What we said of the defendants’ negligence in the recent case of Cote v. Palmer, 127 Conn. 321, 325, 16 Atl. (2d) 595, is applicable here: “While the case for the plaintiff as regards the negligence of the defendants is not strong, we cannot hold that the jury could not reasonably have found for him upon this issue. The jury might have found that the long existence and general use of the pathways had resulted in a situation where the defendants were bound to exercise reasonable care toward persons using them; Ulrich v. New York, N. H. & H. R. Co., 98 Conn. 567, 569, 119 Atl. 890; and that this use and the surrounding circumstances were such as to impose upon the operators of the train a duty to be watchful to avoid injury to persons they knew or should have known were upon or likely to come upon the track at that point. Pomponio v. New York, N. H. & H. R. Co., 66 Conn. 528, 541, 34 Atl. 491; Dyson v. New York & New England R. Co., 57 Conn. 9, 22, 17 Atl. 137. The defendants are charged with knowledge of those conditions which the operators of the train should, in the exercise of reasonable care, have observed. Elliott v. New York, N. H. & H. R. Co., 83 Conn. 320, 324, 76 Atl. 298. The speed of the train could not reasonably have been held to be in itself negligent, but that would not necessarily free the defendants from the duty of reducing it so as to avoid the accident, in view of exceptional circumstances arising out of danger of injury which they knew or should have known. Elliott v. New York, N. H. & H. R. Co., supra, 323.” Under the peculiar circumstances, which well might have led a minor of the age of the plaintiff’s intestate to attempt an escape across the tracks, we cannot hold that he was contribu*354torily negligent as a matter of .law. Sherman v. William M. Ryan & Sons, Inc., 128 Conn. 182, 184, 21 Atl. (2d) 378. The jury were entitled to consider the fright of the decedent as bearing on this question. Farrell v. L. G. DeFelice & Son, Inc., 132 Conn. 81, 85, 42 Atl. (2d) 697. Upon the facts to which we have referred, the jury were warranted in concluding that the plaintiff’s intestate was in the exercise of due care and that the engineer’s negligence in failing to control the speed of the locomotive properly was the proximate cause of the accident. The motion to set aside the verdict was properly denied.
Upon the appeal from the judgment, we do not consider the errors assigned in the charge as given, since the defendants made no objection, as required by the rule. Practice Book, § 156. Only two of the defendants’ request to charge, which the court refused to give, merit mention. One was that “there was no duty on the defendants to run the engine at a slower rate of speed at this place,” and the other, that they “were not negligent because they ran the engine at a speed of 40 or 45 miles per hour.” As the court correctly charged the jury, the evidence of the use of the path was “to be considered as bearing upon whether the defendant should reasonably have anticipated [the boys’] presence.” The correct legal principles to which these requests relate and which are applicable to the situation are sufficiently set forth in the quotation from Cote v. Palmer, supra. In that case, as here, a specific traveled path commonly used in crossing the railroad’s right of way was involved. In Nolan v. New York, N. H. & H. R. Co., 53 Conn. 461, 472, 4 Atl. 106, the case relied upon by the defendants, the public had passed and repassed “on foot at pleasure and in all directions” (p. 469) over a considerable stretch of the defendant’s right of way located between two parallel *355streets in a thickly populated district. This difference in the facts distinguishes the Nolan case. The court did not err in refusing to charge as requested.
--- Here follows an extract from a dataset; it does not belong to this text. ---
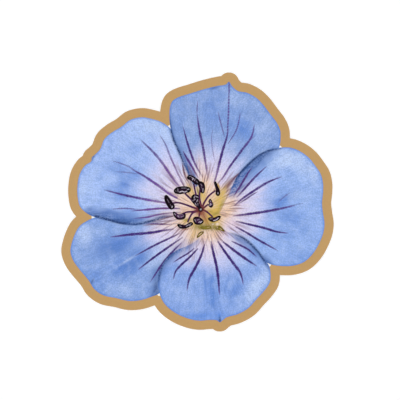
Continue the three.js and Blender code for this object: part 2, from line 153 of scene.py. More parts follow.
# Veins of each petal, drawn from the base outwards: line, greatest width and amount of ink
VEINS = {
    "top": [
        ([(1.9, 9.8), (1.3, 13.7), (0.6, 18), (-0.4, 22.7), (-1, 26.9)], 0.66, 0.72),
        ([(-1, 26.6), (-0.8, 30.5)], 0.34, 0.7),
        ([(0.6, 9.1), (-1.3, 12.3), (-2.8, 16), (-3.7, 18.8), (-4.9, 23.2)], 0.57, 0.82),
        ([(3.7, 7), (4.7, 10.6), (6.2, 16.5), (7.4, 20.4), (7.8, 22.7)], 0.66, 0.87),
        ([(7.4, 20.4), (7.8, 26.3), (8, 35.3)], 0.39, 1),
        ([(8, 32), (8, 36.2)], 0.4, 1),
        ([(6, 8.4), (8, 11.7), (11.5, 16.5), (14.3, 20.4), (15.1, 23.8)], 0.62, 0.77),
        ([(12.9, 18.5), (15.4, 20.7)], 0.36, 0.42),
        ([(7.8, 18.5), (10.1, 22.4), (11.2, 27.2)], 0.34, 0.9),
        ([(6.7, 20.4), (5.5, 24.9), (4.9, 27.4)], 0.34, 0.85),
        ([(-0.7, 9), (-2.4, 12), (-3.9, 14.5), (-4.9, 16.4)], 0.54, 1),
        ([(3.9, 13.7), (3.1, 19.3), (3.4, 22.7)], 0.34, 0.42),
    ],
    "upper_left": [
        ([(-5.6, 5.9), (-8.1, 9.2), (-10.6, 12.9), (-12.6, 15.4), (-16.8, 19.6)], 0.7, 0.62),
        ([(-4.5, 6.2), (-6.7, 10.9), (-8.7, 15.4), (-9.8, 18.2), (-11.5, 21)], 0.52, 0.55),
        ([(-5, 2.5), (-8.4, 4.2), (-12.3, 7), (-16, 9.5), (-19.3, 11.3)], 0.66, 0.88),
        ([(-17.4, 10.4), (-20.7, 12.3), (-24.9, 13.7)], 0.34, 0.6),
        ([(-17.1, 9.9), (-20.7, 10.4), (-23.8, 10.6)], 0.34, 0.52),
        ([(-7.3, 1.7), (-11.2, 2.1), (-16.8, 3.1), (-22.4, 4.3), (-26.9, 5.5)], 0.66, 0.87),
        ([(-5.6, 0.3), (-11.2, 0.3), (-14.6, 0), (-19.3, -0.4)], 0.58, 1),
        ([(-17.4, 0), (-21, 0.3), (-24.9, 0.1)], 0.4, 0.95),
        ([(-5.6, -0.7), (-11.2, -1.3), (-14.6, -2.1), (-18.8, -2.5)], 0.46, 0.85),
    ],
    "lower_left": [
        ([(-7.7, -5.5), (-10.4, -5.9), (-14, -6.5), (-19.6, -7), (-25.2, -7.7)], 0.73, 0.88),
        ([(-5, -3.6), (-9, -4.2), (-13.4, -3.9), (-16.8, -3.8)], 0.39, 0.7),
        ([(-5.8, -6.7), (-8.4, -7.9), (-12.6, -9.9), (-18.2, -12.9)], 0.54, 0.82),
        ([(-5, -7.8), (-7.5, -9.5), (-11.8, -12.5), (-14.6, -14.6), (-17.4, -16.8)], 0.59, 0.92),
        ([(-5.4, -9.4), (-7.8, -11.8), (-10.6, -15.1), (-14, -20.2)], 0.56, 0.82),
    ],
    "bottom": [
        ([(-1.8, -10.9), (-3.4, -12.2), (-5.6, -13.5), (-7.6, -14.8)], 0.43, 0.85),
        ([(-0.8, -11), (-3.1, -13.4), (-5.6, -15.7), (-7, -17.4), (-7.6, -19.6)], 0.56, 1),
        ([(1.1, -9.9), (0.2, -12.8), (-1.4, -16.2), (-3.1, -19.3), (-3.8, -22.7)], 0.68, 1),
        ([(-0.3, -13.7), (-1.1, -16)], 0.43, 0.55),
        ([(3, -9), (3.6, -12), (4.5, -16), (5, -19.6), (5.3, -23.8)], 0.72, 1),
        ([(4.9, -9), (6.6, -11.5), (9, -14.8), (11.2, -17.9), (12, -21)], 0.7, 1),
        ([(6.4, -9.1), (9.2, -11.3), (12.2, -13.5), (15.7, -15.8)], 0.68, 1),
        ([(8.8, -8.9), (10.9, -9.9), (13.2, -11.1), (15.7, -13.2)], 0.49, 0.9),
    ],
    "right": [
        ([(9.3, 3.7), (10.7, 5.9), (12.1, 8.2), (13.5, 10.5), (14.6, 12)], 0.54, 0.75),
        ([(10.2, 3.5), (11.9, 5.3), (13.4, 7), (15.5, 9.3), (18.6, 12.2)], 0.57, 0.73),
        ([(9.6, 1.1), (11.3, 2.7), (14.6, 5), (18.8, 7.6), (22.7, 9.2)], 0.63, 0.8),
        ([(10.8, 1.7), (12.7, 2.9), (14.3, 4), (16, 5)], 0.42, 0.57),
        ([(9.3, -1.8), (12.3, -1.4), (17.4, -0.7), (21.8, 0.1), (26.9, 1.3)], 0.7, 0.78),
        ([(10, -3.3), (12.9, -4), (17.9, -5.2), (21.3, -6.2), (24.6, -6.6)], 0.61, 1),
        ([(9.9, -4.9), (12.6, -6.3), (16.2, -8.5), (21.6, -11.5)], 0.57, 0.9),
        ([(21.8, 2.1), (23.5, 3.6), (25.2, 4.8)], 0.38, 0.5),
        ([(26, 1.2), (29, 1.9)], 0.3, 0.3),
    ],
}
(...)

The plaintiff, having produced a witness who had lived for the four years preceding the accident in a house fifty feet from the path in question, was allowed, over the defendants’ objection to ask her a long series of questions as to the use which she had observed was made of this path during this period by both children and adults. The defendants objected because, first, the evidence was immaterial, and second, it was “outside of the complaint.” What we have already said is a sufficient answer to the first ground of objection. No authority is cited and we know of none in support of the second. The complaint alleged that the decedent’s death was caused by the defendants’ negligence in operating their engine “over the tracks at a . . . rate of speed that was unreasonable, improper and excessive under the conditions prevailing at that time and place, in that the said employees did not have the said engine under reasonable control. . . .” The path and the use customarily made of it were comprehended within the allegation quoted concerning the “conditions prevailing.” A timely motion by the defendants to compel the plaintiff to allege more specifically what these were might well have been granted. The defendants having failed to avail themselves of this course, their objection to the admission of the evidence at the trial was properly overruled.
There is no error.
In this opinion the other judges concurred.